Like many others, I was conditioned to prioritize the emotional needs of others over my own, suppressing my authentic self. Why do we do this? Because, as humans, we cannot survive without attachment to our caregivers. As we grow and develop, we crave both connection and self-expression, yet we often wrestle with choosing between them. Looking back, I realize that some of my best decisions came when I trusted my instincts rather than what I perceived were others’ expectations or the ‘right way’ to act. As Dr. Gabor Maté says, “The essence of trauma is the tension between the need for acceptance and the need for authenticity.”
Parenting, Intergenerational Patterns, and Responsibility
When parents are under stress, the validation of authenticity is often sacrificed—not through deliberate harm, but through inattention. As a parent, I recognize that I was sometimes emotionally unavailable to my children. Were they accepted, validated, and celebrated enough? Were their emotions truly heard and understood? The lack of acceptance and validation is what ultimately separates us from ourselves. This is the essence of trauma—the tension between the need for acceptance, which ensures survival, and the need for authenticity, which fosters vitality and growth.
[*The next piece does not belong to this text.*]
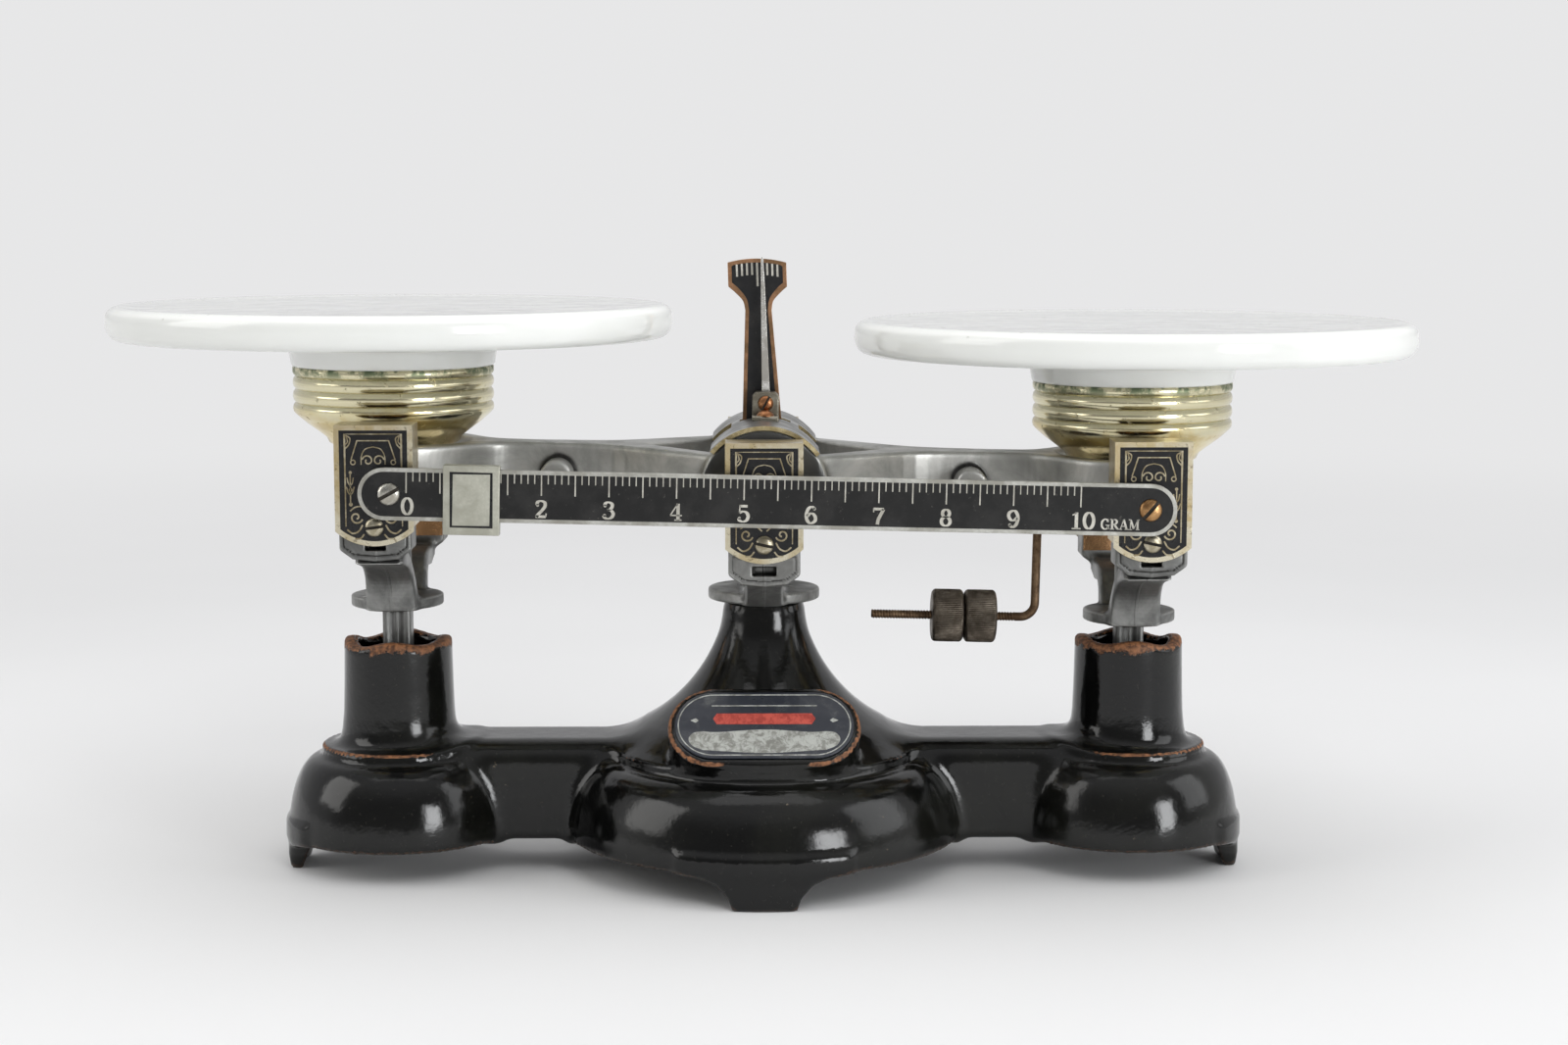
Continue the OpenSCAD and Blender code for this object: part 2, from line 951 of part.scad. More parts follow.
// Bearing block with a window, its vee resting on the knife edge from above
module carrier_bearing(drop) {
    base_z = pivot_z + cover_screw_z + 4.5 - drop;
    upright(-bearing_out, -bearing_in)
        difference() {
            translate([-5.5, base_z])
                square([11, pivot_z + 5 - base_z]);
            // Room for the knife, with the vee at the top
            polygon([
                [-4, base_z - 1], [4, base_z - 1], [4, pivot_z - 2.2],
                [0, pivot_z + run_gap], [-4, pivot_z - 2.2]
            ]);
        }
}

module carrier_bearings(side) {
    color("#55585c")
        on_carrier(side) {
            carrier_bearing(0);
            back_face()
                carrier_bearing(back_drop);
        }
}

module bearings_left() {
    carrier_bearings(-1);
}

module bearings_right() {
    carrier_bearings(1);
}

module carrier_covers(side) {
    color("#2a2926")
        on_carrier(side) {
            front_cover(0);
            back_face()
                front_cover(back_drop);
        }
}

module covers_left() {
    carrier_covers(-1);
}

module covers_right() {
    carrier_covers(1);
}

module carrier_cover_screws(side) {
    color("#b9ab80")
        on_carrier(side) {
            front_cover_screw(0);
            back_face()
                front_cover_screw(back_drop);
        }
}

module cover_screws_left() {
    carrier_cover_screws(-1);
}

module cover_screws_right() {
    carrier_cover_screws(1);
}

// Outline of the brass cup, from its floor up to its rim
module cup_outline(inset) {
    r = cup_r - inset;
    polygon([
        [0, post_top + inset], [17.6 - inset * 0.6, post_top + inset], [18.6 - inset, 117.5],
        [r - 1, 123.5], [r - 0.2, 124.2],
        [r - 0.2, 126.4], [r - 0.9, 127], [r, 127.6], [r, 130.1], [r - 0.9, 130.7], [r, 131.3],
        [r, 133.6], [r - 0.7, 134.2], [r, 134.8], [r, cup_top + (inset > 0 ? 1 : 0)],
        [0, cup_top + (inset > 0 ? 1 : 0)]
    ]);
}

module cup(side) {
    color("#b9a04a")
        on_carrier(side)
            rotate_extrude()
                difference() {
                    cup_outline(0);
                    cup_outline(cup_t);
                    translate([-1, post_top - 1])
                        square([2.5, 4]);
                }
}

module cup_left() {
    cup(-1);
}

module cup_right() {
    cup(1);
}

module cup_screw(side) {
    color("#b8b09a")
        on_carrier(side)
            difference() {
                union() {
                    translate([0, 0, post_top + cup_t])
                        cylinder(r = 4, h = 2.2);
                    translate([0, 0, post_top - 8])
                        cylinder(r = 1.5, h = 10);
                }
                translate([-5, -0.5, post_top + cup_t + 1.3])
                    cube([10, 1, 2]);
            }
}

module cup_screw_left() {
    cup_screw(-1);
}

module cup_screw_right() {
    cup_screw(1);
}

module pan(side) {
    low = pan_top - pan_t;
    color("#e6ebe8")
        on_carrier(side)
            rotate_extrude()
                polygon(concat(
                    [[0, cup_top - 4.5], [24.4, cup_top - 4.5], [24.6, cup_top], [27.6, cup_top],
                     [28.4, cup_top + 3.4], [29.8, low - 0.8], [33, low]],
                    arc(pan_r - 3.2, low + 3.2, 3.2, -90, 0, 4),
                    arc(pan_r - 3.2, pan_top - 3.2, 3.2, 0, 90, 4),
                    [[pan_r - 7, pan_top - 0.5], [0, pan_top - 0.5]]
                ));
}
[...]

I do not blame anyone, nor do I believe in carrying guilt. Instead, I advocate for taking responsibility for healing once we understand what is happening. This journey is deeply personal, yet we do not have to undertake it alone, even if it sometimes feels that way.
At various points in my life, I’ve asked: How do I stop tuning out to protect myself from stress? I’ve come to understand that I was numbing myself. I now know that I do not suffer from a genetic disease. While my mother was diagnosed with nervous breakdowns and hospitalized multiple times, today, her suffering would likely be understood and treated differently. My brain developed coping mechanisms that, while initially protective, later indicated the need for change. Regular therapy has been instrumental in my healing. I take better care of my body, practicing mindfulness, yoga, and strength training to stay attuned to my needs.
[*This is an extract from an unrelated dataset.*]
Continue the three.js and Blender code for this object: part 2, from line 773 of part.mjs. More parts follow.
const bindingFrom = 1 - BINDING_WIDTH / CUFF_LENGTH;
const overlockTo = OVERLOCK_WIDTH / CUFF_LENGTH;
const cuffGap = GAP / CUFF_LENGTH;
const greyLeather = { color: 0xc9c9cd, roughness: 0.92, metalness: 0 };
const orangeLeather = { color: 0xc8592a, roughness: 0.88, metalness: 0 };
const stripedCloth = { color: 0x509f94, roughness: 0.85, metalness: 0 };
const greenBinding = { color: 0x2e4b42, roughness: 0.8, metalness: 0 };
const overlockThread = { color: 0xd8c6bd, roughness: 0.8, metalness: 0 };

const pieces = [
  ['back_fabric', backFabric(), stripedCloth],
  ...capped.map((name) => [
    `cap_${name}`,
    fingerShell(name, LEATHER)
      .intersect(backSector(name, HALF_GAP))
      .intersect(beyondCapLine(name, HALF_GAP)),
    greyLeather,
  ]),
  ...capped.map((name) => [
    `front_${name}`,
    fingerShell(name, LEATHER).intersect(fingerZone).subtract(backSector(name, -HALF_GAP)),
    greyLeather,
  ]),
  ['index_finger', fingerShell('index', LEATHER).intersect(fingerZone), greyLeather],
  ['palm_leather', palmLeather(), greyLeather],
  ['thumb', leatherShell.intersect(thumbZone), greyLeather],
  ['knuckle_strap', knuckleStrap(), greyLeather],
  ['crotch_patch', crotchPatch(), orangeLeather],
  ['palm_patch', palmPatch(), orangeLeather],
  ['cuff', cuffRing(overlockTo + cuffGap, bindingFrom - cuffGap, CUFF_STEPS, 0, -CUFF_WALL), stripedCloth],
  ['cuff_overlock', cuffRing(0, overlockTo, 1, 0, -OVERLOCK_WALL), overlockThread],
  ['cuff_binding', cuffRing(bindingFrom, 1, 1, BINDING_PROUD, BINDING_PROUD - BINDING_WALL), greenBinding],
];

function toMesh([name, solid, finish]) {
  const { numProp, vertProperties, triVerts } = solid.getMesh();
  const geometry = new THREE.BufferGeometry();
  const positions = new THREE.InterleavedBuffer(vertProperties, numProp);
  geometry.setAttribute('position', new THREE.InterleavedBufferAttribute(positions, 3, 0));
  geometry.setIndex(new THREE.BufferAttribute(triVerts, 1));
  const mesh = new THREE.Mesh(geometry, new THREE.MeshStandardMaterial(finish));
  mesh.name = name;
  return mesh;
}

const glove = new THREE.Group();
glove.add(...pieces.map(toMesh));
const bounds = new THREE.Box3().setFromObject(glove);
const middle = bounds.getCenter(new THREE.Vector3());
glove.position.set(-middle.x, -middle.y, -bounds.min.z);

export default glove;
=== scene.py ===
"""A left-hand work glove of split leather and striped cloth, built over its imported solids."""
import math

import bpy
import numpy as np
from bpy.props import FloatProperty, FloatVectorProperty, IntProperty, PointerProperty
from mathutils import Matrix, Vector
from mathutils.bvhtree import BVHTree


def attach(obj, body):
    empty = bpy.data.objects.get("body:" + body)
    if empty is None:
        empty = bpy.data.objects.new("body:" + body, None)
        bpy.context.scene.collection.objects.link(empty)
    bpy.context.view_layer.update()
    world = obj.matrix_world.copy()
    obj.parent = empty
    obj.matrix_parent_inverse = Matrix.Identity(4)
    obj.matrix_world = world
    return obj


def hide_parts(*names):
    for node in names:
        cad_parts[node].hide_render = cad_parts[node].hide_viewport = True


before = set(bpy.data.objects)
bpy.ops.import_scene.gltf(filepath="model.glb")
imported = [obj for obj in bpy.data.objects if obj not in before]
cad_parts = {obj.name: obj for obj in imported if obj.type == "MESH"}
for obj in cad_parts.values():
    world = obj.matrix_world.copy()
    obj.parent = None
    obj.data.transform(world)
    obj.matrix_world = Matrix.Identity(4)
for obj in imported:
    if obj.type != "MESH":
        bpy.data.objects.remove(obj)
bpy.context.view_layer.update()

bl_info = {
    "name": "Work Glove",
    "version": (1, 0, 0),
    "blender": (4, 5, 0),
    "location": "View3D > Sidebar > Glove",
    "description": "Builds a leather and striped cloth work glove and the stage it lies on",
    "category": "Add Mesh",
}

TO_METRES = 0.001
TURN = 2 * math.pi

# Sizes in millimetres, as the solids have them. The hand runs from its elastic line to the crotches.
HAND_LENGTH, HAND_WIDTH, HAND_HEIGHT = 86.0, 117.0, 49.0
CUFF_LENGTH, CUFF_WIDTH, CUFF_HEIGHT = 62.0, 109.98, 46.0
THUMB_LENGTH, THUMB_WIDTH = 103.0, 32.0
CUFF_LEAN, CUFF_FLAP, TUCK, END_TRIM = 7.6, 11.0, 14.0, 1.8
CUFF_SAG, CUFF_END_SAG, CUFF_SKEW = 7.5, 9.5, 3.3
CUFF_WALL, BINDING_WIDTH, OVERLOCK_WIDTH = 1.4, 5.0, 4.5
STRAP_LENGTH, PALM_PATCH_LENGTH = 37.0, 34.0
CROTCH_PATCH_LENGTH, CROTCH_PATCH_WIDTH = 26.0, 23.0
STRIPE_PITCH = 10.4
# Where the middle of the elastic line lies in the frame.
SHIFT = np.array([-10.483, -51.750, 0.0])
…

One lingering question remains: Is there a genetic component to my experience of coping with life’s challenges? My anxiety? My tendency to tune out under stress? What I do know is that society is more stressed than ever, in part due to the erosion of extended family support systems. This was my mother’s reality as well. What may be genetic is sensitivity. The more a sensitive child suffers, the more they disconnect. They experience a heightened reaction to external stimuli. Looking back, I see what happened, accept it, and carry my doubts and awareness without the need for justification.
The Healing Path: Art, Embodiment, Therapy, and Play
What I have learned—both personally and in my therapy practice—is that we are hardwired for emotions such as anger, grief, and fear. But we are also wired for joy and play. In the final stages of life, people often express regrets about not having played more. That is why, in my Gestalt art therapy practice and daily life, I create space for art, for playing with colour, for movement, and for celebration. Healing isn’t linear, but it is possible—and it begins with awareness, creativity, and the courage to reconnect.
References
Elbrecht, C. (2019). Healing trauma with guided drawing: A sensorimotor art therapy approach to bilateral body mapping. North Atlantic Books.
Levine, P. A., & Frederick, A. (1997). Waking the tiger: Healing trauma. North Atlantic Books.
Maté, G., & Maté, D. (2022). The myth of normal: Trauma, illness, and healing in a toxic culture. Avery.
Rothschild, B. (2000). The body remembers: The psychophysiology of trauma and trauma treatment. W. W. Norton & Company.